The decision to deport young people like Yashika and Hamid when they legally become adults raises many questions. Professor Sir Al Aynsley-Green, former Children’s Commissioner for England, says:

“The deportation of children and young people as failed asylum seekers should be a matter of profound public concern, since the process is open to potential for not only a breach of human rights, but also injustice and sheer lack of humanity. Without denying the need for governments to decide who stays and who goes, nonetheless there is evidence that children are being deported in ways that the compassionate man in the street would find abhorrent.”

Many of these young people are being returned to an uncertain future, some to situations of danger and others to countries where they no longer have friends or relatives. Having spent, in some cases, years of their childhood in  the UK they have become part of British society.


Yashika BageerathiYashika has been praised not only for her academic prowess, but also for being an integral member of the school community, coaching younger students in maths and taking part in voluntary work. The connections she has made in the short time she has been here are evident in the banners carried by her friends demonstrating outside parliament at the weekend, which declared: "We are Yashika’s family!"

While the popular discourse surrounding immigration is one of fear and suspicion, it is heartening to see communities welcoming new arrivals and defending their right to stay. Alan Morrice, who has helped more than 50 young asylum seekers over the past two years, confirms that many build strong bonds in school and foster care. “I’ve come across several of the lads in foster families with children of a similar age and then the friendships really do form.” Indeed, one of the reasons that Kent teenager Najibullah Hashimi escaped deportation last September and won the right to remain in the UK was the negative impact that his deportation would have had on his young foster brothers who see him as their sibling.

The increasing trend to restrict the arrival of asylum seekers in the UK (for example, through the use of UK Border Agency outposts in France), as well as the detention of asylum seekers once here, will limit, perhaps intentionally, the formation of such bonds.
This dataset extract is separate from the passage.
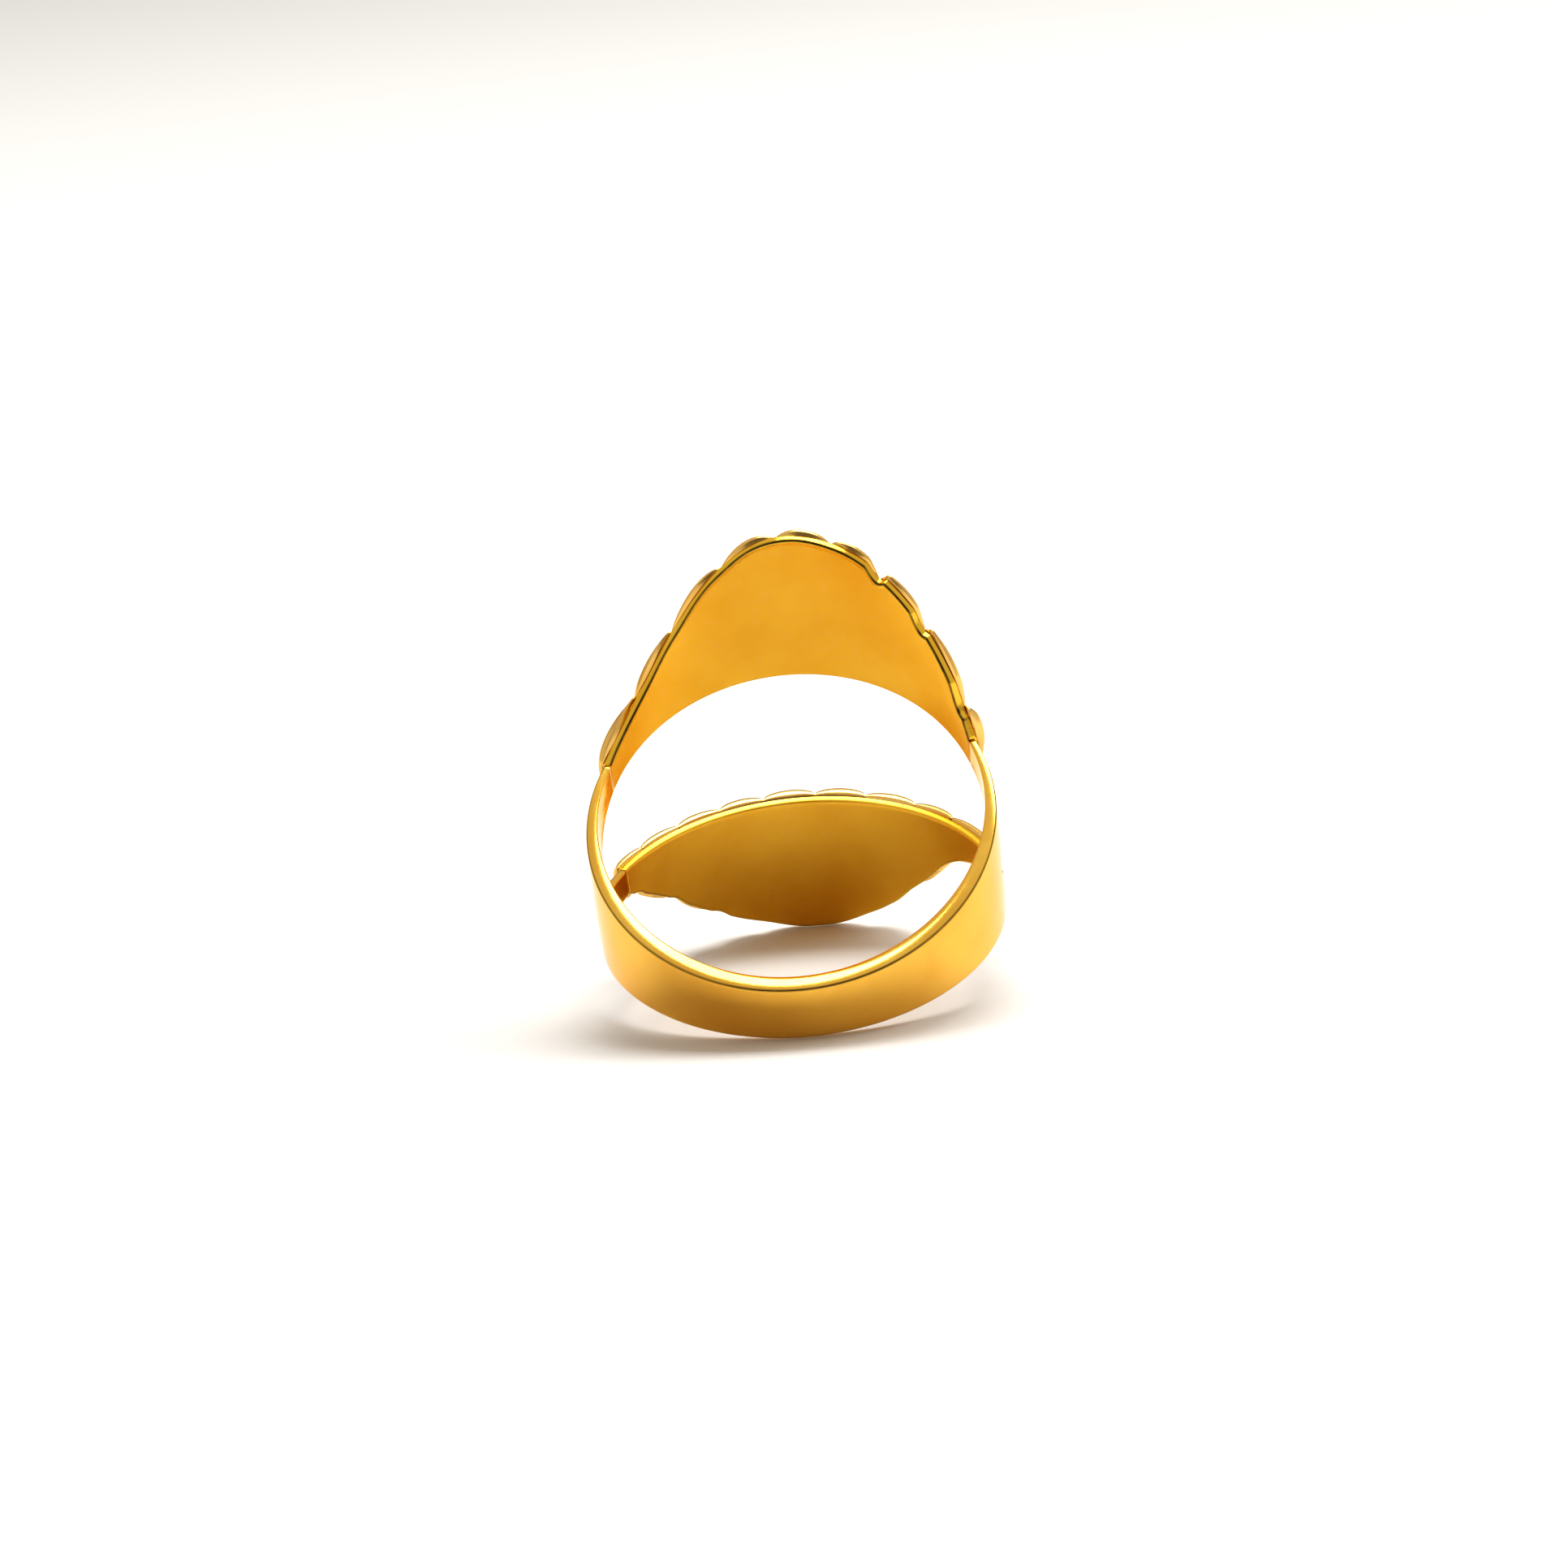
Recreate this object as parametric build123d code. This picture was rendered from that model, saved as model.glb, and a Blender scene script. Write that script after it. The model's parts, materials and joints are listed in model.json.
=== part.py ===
from build123d import *
from math import atan2, cos, degrees, pi, radians, sin
import os

# A gold dress ring lying on a table. A plain forked shank carries an open head of two crescent
# panels, one above and one below an eye-shaped window. Each crescent is a thin lining, bent to
# the finger hole, with a row of domed lobes soldered on its outside.
#
# The ring is modelled round its finger hole: axis along Z, back of the shank at -Y, head at +Y.
# An angle is measured round the hole from +Y, towards +X, in degrees; a height is along the hole.
# At the end the whole ring is tipped onto the table that it rests on, which is the plane Z = 0.

# ---------------------------------------------------------------- driving dimensions, mm, degrees
HOLE_R = 9.0              # finger hole
BACK_WALL = 1.05          # thickness of the shank at the back of the finger
SIDE_WALL = 0.55          # thickness of the shank a quarter turn from there
SHANK_BACK_WIDTH = 3.1    # shank width at the back of the finger
SHOULDER_WIDTH = 8.2      # across both prongs where they meet the crescents
UPPER_FLARE = 0.24        # how early the shank's upper edge starts to rise: less is later
LOWER_FLARE = -0.35       # the same for its lower edge, which is spread later

SEAM_ANGLE = 68.0         # where the prongs end and the crescents begin, each side of the head
WINDOW_ANGLE = 98.0       # where the window runs out into the shank, each side of the head
WINDOW_HEIGHT = 8.0       # window height at the middle of the head
WINDOW_FULLNESS = 0.7     # 1 is a pointed lens, less is rounder at the corners

LINING_WALL = 0.45        # thickness of the crescents' linings
LOBE_RISE = 1.0           # crest of a middle lobe above the lining
LOBE_END_RISE = 0.6       # crest of a lobe next to the shank
WINDOW_DROP = 0.3         # how much lower a lobe's crest is at the window than at its middle
TIP_DROP = 0.55           # the same at the crescent's outer edge
LOBE_FOOT = 0.1           # thickness of the foot that each lobe spreads to its neighbours
GROOVE_RISE = 0.2         # height above the lining at which two lobes meet, at their middle
LOBE_SWIRL = 3.5          # how far round the head a groove runs from the window to the tip
LOBE_FAN = 0.07           # and how much further for each degree away from the middle
# Where the grooves between the lobes start at the window, as shares of the seam angle, set by eye.
GROOVES = (-0.71, -0.5, -0.265, -0.045, 0.175, 0.37, 0.575, 0.795)

# Height of each crescent's outer edge, at even steps from one seam to the other. The lower
# crescent is built like the upper one and then turned over. Three of the grooves nick the edge.
SEAM_HEIGHT = SHOULDER_WIDTH / 2
UPPER_EDGE = (5.5, 8.1, 10.8, 12.2, 11.9, 10.4, 7.8)
LOWER_EDGE = (5.6, 8.6, 11.2, 12.2, 11.3, 9.3, 6.5)
NICKED_GROOVES = (6, 7, 8)
NICK_R = 0.5
UPPER_NICK = 0.6
LOWER_NICK = 0.12

# ---------------------------------------------------------------- worked out from the above
BACK_R = HOLE_R + BACK_WALL
SIDE_R = HOLE_R + SIDE_WALL
SHANK_OFFSET = (BACK_R**2 - SIDE_R**2) / (2 * BACK_R)   # of the shank's outside from the hole
SHANK_R = BACK_R - SHANK_OFFSET
LINING_R = HOLE_R + LINING_WALL
FOOT_R = LINING_R + LOBE_FOOT
GROOVE_R = LINING_R + GROOVE_RISE
CREST_R = LINING_R + LOBE_RISE
BACK_HEIGHT = SHANK_BACK_WIDTH / 2
GROOVE_FEET = [share * SEAM_ANGLE for share in (-1, *GROOVES, 1)]   # the seams close the row
CUT_IN_R = HOLE_R - 1.5       # cutting walls reach from inside the hole
CUT_OUT_R = CREST_R + 1.5     # to outside the lobes
TALL = 40.0                   # taller than the ring
STEP = 4.0                    # spacing of the points along a cut edge
END_SLACK = 0.4               # how far a lobe's rod runs past both of its ends, before trimming
HALVINGS = 30                 # rounds of a search that halves its range each time
WINDOW_STATIONS = 40          # points along each edge of the window, closer towards its corners


def on_ring(radius, angle, height):
    """The point at an angle round the finger hole and a height along it."""
    return Vector(radius * sin(radians(angle)), radius * cos(radians(angle)), height)


def around(start, end):
    """Angles from start to end, about STEP apart."""
    count = max(4, round((end - start) / STEP))
    return [start + (end - start) * i / count for i in range(count + 1)]


def shank_height(angle, flare):
    """Height of one edge of the shank at an angle."""
    far = sin(radians((180 - angle) / 2)) ** 2 / sin(radians((180 - SEAM_ANGLE) / 2)) ** 2
    return BACK_HEIGHT + (SEAM_HEIGHT - BACK_HEIGHT) * (far + flare * far * (1 - far))


def window_height(angle):
    """Half the window's height at an angle."""
    return WINDOW_HEIGHT / 2 * max(0.0, 1 - (angle / WINDOW_ANGLE) ** 2) ** WINDOW_FULLNESS


def edge_curve(inner_heights):
    """The unrolled outer edge of a crescent, as a flat curve of height over angle."""
    heights = (SEAM_HEIGHT, *inner_heights, SEAM_HEIGHT)
    step = 2 * SEAM_ANGLE / (len(heights) - 1)
    return Spline([(-SEAM_ANGLE + step * i, h) for i, h in enumerate(heights)])


def edge_height(curve, angle):
    """Height of an unrolled edge at an angle."""
    low, high = 0.0, 1.0
    for _ in range(HALVINGS):
        middle = (low + high) / 2
        if (curve @ middle).X < angle:
            low = middle
        else:
            high = middle
    return (curve @ low).Y


def wall(points):
    """A ruled wall that stands on a line drawn round the ring, square to the finger hole's axis."""
    inner = Spline([on_ring(CUT_IN_R, a, h) for a, h in points])
    outer = Spline([on_ring(CUT_OUT_R, a, h) for a, h in points])
    return Face.make_surface_from_curves(inner.edge(), outer.edge())


def beyond(points, direction):
    """Everything on one side of a line drawn round the ring: direction is 1 above, -1 below."""
    return Solid.extrude(wall(points), Vector(0, 0, direction * TALL))


def band(inner_r, outer_r, start, end):
    """A stretch of plain tube between two angles."""
    section = Plane.XZ * Pos((inner_r + outer_r) / 2, 0) * Rectangle(outer_r - inner_r, TALL)
    return Rot(0, 0, 90 - end) * revolve(section, Axis.Z, end - start)


def window():
    """The eye-shaped window, as a solid to cut with."""
    count = WINDOW_STATIONS
    stations = [WINDOW_ANGLE * -cos(pi * i / count) for i in range(count + 1)]
    top = [(a, window_height(a)) for a in stations]
    bottom = [(a, -h) for a, h in top]
    return beyond(top, -1) & beyond(bottom, 1)


def shank(opening):
    """The plain band, thickest at the back of the finger and forked at both ends."""
    start, end = SEAM_ANGLE, 360 - SEAM_ANGLE
    angles = around(start - STEP, end + STEP)
    body = band(HOLE_R, CUT_OUT_R, start, end) & Pos(0, -SHANK_OFFSET, 0) * Cylinder(SHANK_R, TALL)
    body -= beyond([(a, shank_height(a, UPPER_FLARE)) for a in angles], 1)
    body -= beyond([(a, -shank_height(a, LOWER_FLARE)) for a in angles], -1)
    return body - opening


def tip_angle(foot):
    """Angle at which a groove or lobe ends at the crescent's outer edge, from where it starts."""
    return foot + LOBE_SWIRL + LOBE_FAN * foot


def groove_plane(index, curve):
    """The plane of a groove, square to the ring's surface: x outward, y along it to the tip.

    The first and the last are the seams with the shank.
    """
    foot = GROOVE_FEET[index]
    height = window_height(foot)
    lean = 0.0
    if abs(foot) < SEAM_ANGLE:
        tip = tip_angle(foot)
        lean = LINING_R * sin(radians(tip - foot)) / (edge_height(curve, tip) - height)
    outward = on_ring(1, foot, 0)
    along = Vector(0, 0, 1) + on_ring(1, foot + 90, 0) * lean
    return Plane(on_ring(LINING_R, foot, height), x_dir=outward, z_dir=outward.cross(along))


def outer_edge(curve):
    """A crescent's outer edge, carried a step past each seam along the prong."""
    past = SEAM_ANGLE + STEP
    inside = [(a, edge_height(curve, a)) for a in around(-SEAM_ANGLE, SEAM_ANGLE)]
    end = shank_height(past, UPPER_FLARE)
    return [(-past, end), *inside, (past, end)]


def nick(angle, height, depth):
    """A round nick in a crescent's outer edge, cut square to the surface."""
    centre = on_ring(CUT_IN_R, angle, height + NICK_R - depth)
    outward = Plane(centre, z_dir=on_ring(1, angle, 0))
    return outward * extrude(Circle(NICK_R), CUT_OUT_R - CUT_IN_R)


def groove_end(plane, curve):
    """Angle and height where a groove runs out over the crescent's outer edge."""
    low, high = 0.0, TALL
    for _ in range(HALVINGS):
        middle = (low + high) / 2
        point = plane.origin + plane.y_dir * middle
        angle = degrees(atan2(point.X, point.Y))
        if point.Z < edge_height(curve, angle):
            low = middle
        else:
            high = middle
    return angle, edge_height(curve, angle)


def trim(blank, curve, grooves, nick_depth):
    """Cut a stretch of tube to a crescent's outline: window edge, outer edge and nicks."""
    past = SEAM_ANGLE + STEP
    blank -= beyond([(a, window_height(a)) for a in around(-past, past)], -1)
    blank -= beyond(outer_edge(curve), 1)
    for index in NICKED_GROOVES:
        angle, height = groove_end(grooves[index], curve)
        blank -= nick(angle, height, nick_depth)
    return blank


def barrel(left, right, curve):
    """A round rod that swells towards its middle, laid on the lining between two grooves."""
    start, end = groove_angle(left), groove_angle(right)
    angle = (start + end) / 2
    half_pitch = radians(end - start) / 2
    rise = LOBE_RISE + (LOBE_END_RISE - LOBE_RISE) * abs(angle / SEAM_ANGLE)
    half_width = GROOVE_R * sin(half_pitch)
    sagitta = LINING_R + rise - GROOVE_R * cos(half_pitch)
    rod_r = (half_width**2 + sagitta**2) / (2 * sagitta)
    foot = window_height(angle)
    along = (left.y_dir + right.y_dir).normalized()
    tip = edge_height(curve, tip_angle(angle))
    reach = (tip - foot) / 2 / along.Z + END_SLACK
    short = min(1.0, reach / rod_r)
    window_r, tip_r = rod_r - WINDOW_DROP * short, rod_r - TIP_DROP * short
    swell = ThreePointArc((-reach, window_r), (0, rod_r), (reach, tip_r))
    sides = Polyline((reach, tip_r), (reach, 0), (-reach, 0), (-reach, window_r))
    middle = on_ring(LINING_R + rise - rod_r, angle, foot) + along * (reach - END_SLACK)
    bed = Plane(middle, x_dir=along, z_dir=on_ring(1, angle, 0))
    return bed * revolve(make_face([swell, sides]), Axis.X)


def groove_angle(plane):
    """Angle at which a groove starts, at the window."""
    return degrees(atan2(plane.origin.X, plane.origin.Y))


def crescent(inner_heights, nick_depth):
    """The lining of one crescent and its lobes, as they lie above the window."""
    curve = edge_curve(inner_heights)
    grooves = [groove_plane(i, curve) for i in range(len(GROOVE_FEET))]
    sheet = band(HOLE_R, LINING_R, -SEAM_ANGLE, SEAM_ANGLE)
    layer = band(LINING_R, FOOT_R, -SEAM_ANGLE, SEAM_ANGLE)
    cover = band(LINING_R, CREST_R + 1, -SEAM_ANGLE, SEAM_ANGLE)
    lining = trim(sheet, curve, grooves, nick_depth)
    foot = trim(layer, curve, grooves, nick_depth)
    blank = trim(cover, curve, grooves, nick_depth)
    lobes = []
    for left, right in zip(grooves, grooves[1:]):
        lobe = foot + (blank & barrel(left, right, curve))
        if left is not grooves[0]:
            lobe = split(lobe, bisect_by=left, keep=Keep.TOP)
        if right is not grooves[-1]:
            lobe = split(lobe, bisect_by=right, keep=Keep.BOTTOM)
        lobes.append(lobe)
    return lining, lobes


def rest_tilt():
    """How far the head drops until the lower crescent meets the table, as the shank's back does."""
    curve = edge_curve(LOWER_EDGE)
    drops = []
    for angle in around(-SEAM_ANGLE, SEAM_ANGLE):
        fall = edge_height(curve, angle) - BACK_HEIGHT
        drops.append(atan2(fall, HOLE_R * cos(radians(angle)) + BACK_R))
    return degrees(max(drops))


# ---------------------------------------------------------------- the pieces
turned_over = Rot(0, 180, 0)
upper_lining, upper_lobes = crescent(UPPER_EDGE, UPPER_NICK)
lower_lining, lower_lobes = crescent(LOWER_EDGE, LOWER_NICK)

pieces = {
    "shank": shank(window()),
    "upper_lining": upper_lining,
    "lower_lining": turned_over * lower_lining,
}
for number, lobe in enumerate(upper_lobes, 1):
    pieces[f"upper_lobe_{number}"] = lobe
for number, lobe in enumerate(lower_lobes, 1):
    pieces[f"lower_lobe_{number}"] = turned_over * lobe

# ---------------------------------------------------------------- laid on the table
tipped = {name: Rot(rest_tilt(), 0, 0) * piece for name, piece in pieces.items()}
box = Compound(list(tipped.values())).bounding_box()
onto_table = Pos(-box.center().X, -box.center().Y, -box.min.Z)

os.makedirs("parts", exist_ok=True)
for name, piece in tipped.items():
    export_step(onto_table * piece, f"parts/{name}.step")
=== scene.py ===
"""A polished gold dress ring lying on a pale table, built round its CAD frame."""

import json
from math import atan2, cos, pi, radians, sin, sqrt

import bmesh
import bpy
from bpy.props import FloatProperty, FloatVectorProperty, IntProperty, PointerProperty
from bpy.types import Operator, Panel, PropertyGroup
from mathutils import Matrix, Vector


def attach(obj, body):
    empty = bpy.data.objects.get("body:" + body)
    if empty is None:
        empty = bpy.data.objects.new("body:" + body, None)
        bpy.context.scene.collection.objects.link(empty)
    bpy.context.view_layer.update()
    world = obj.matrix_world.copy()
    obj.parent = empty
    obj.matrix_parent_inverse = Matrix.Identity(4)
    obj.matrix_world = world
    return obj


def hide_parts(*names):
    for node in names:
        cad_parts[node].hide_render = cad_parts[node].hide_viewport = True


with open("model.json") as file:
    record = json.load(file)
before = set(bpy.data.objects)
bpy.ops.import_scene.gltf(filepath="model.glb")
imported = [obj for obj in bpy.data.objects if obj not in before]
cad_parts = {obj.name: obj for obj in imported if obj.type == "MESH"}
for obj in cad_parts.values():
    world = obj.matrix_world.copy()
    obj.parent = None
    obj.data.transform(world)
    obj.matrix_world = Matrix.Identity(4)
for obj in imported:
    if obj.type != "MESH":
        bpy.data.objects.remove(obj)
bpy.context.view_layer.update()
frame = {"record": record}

bl_info = {
    "name": "Crescent Ring",
    "version": (1, 0, 0),
    "blender": (4, 5, 0),
    "location": "View3D > Sidebar > Ring",
    "description": "Builds a gold ring with two lobed crescents, and the table it lies on",
    "category": "Object",
}

# The finger hole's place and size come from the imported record. The ring is worked out round the
# hole: its axis is Z, the back of the shank is at -Y and the head at +Y. An angle is measured
# round the hole from +Y towards +X, in degrees, and a height is along the hole.
FINGER_HOLE = frame["record"]["mounts"][0]
HOLE_AXIS = Vector(FINGER_HOLE["axis"])
HOLE_RADIUS = FINGER_HOLE["dims"]["r_mm"] / 1000
ON_TABLE = Matrix.Translation(FINGER_HOLE["pos_m"]) @ Matrix.Rotation(
    atan2(-HOLE_AXIS.y, HOLE_AXIS.z), 4, "X"
)
MM = 0.001
LOBES = 9
CORNER_STEPS = 5  # facets round a softened corner


# ------------------------------------------------------------------ sizes and finishes


def size(name, default, description, **more):
    """A length that a user may change. Its default is given in millimetres."""
    return FloatProperty(
        name=name, default=default * MM, description=description, unit="LENGTH", precision=5, **more
    )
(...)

UN guidelines state that asylum seekers should only be detained in exceptional circumstances, but roughly half of those who claim asylum in the UK are now detained at some point during the asylum process.

The coalition government made much of its commitment to end the detention of children when they came to power, but 141 asylum-seeking children still entered detention in 2013. The impact this incarceration has on the mental health of these children who are being denied their rights has been well documented and the detention of children can surely not be defended in any situation.

Of course Yashika is no longer a child in the eyes of the law, a fact which will be of no comfort to her as she remains in Yarl’s Wood, the country’s largest immigration removal centre for women and children. There have been repeated calls for the closure of this controversial facility amid claims of maltreatment and abuse, and the Home Office is currently investigating the ‘unexplained’ death of a 40-year-old woman who died there just the other day.

As she awaits the Home Office’s next move, Yashika must now hope that she will leave the facility soon and be reunited with her family.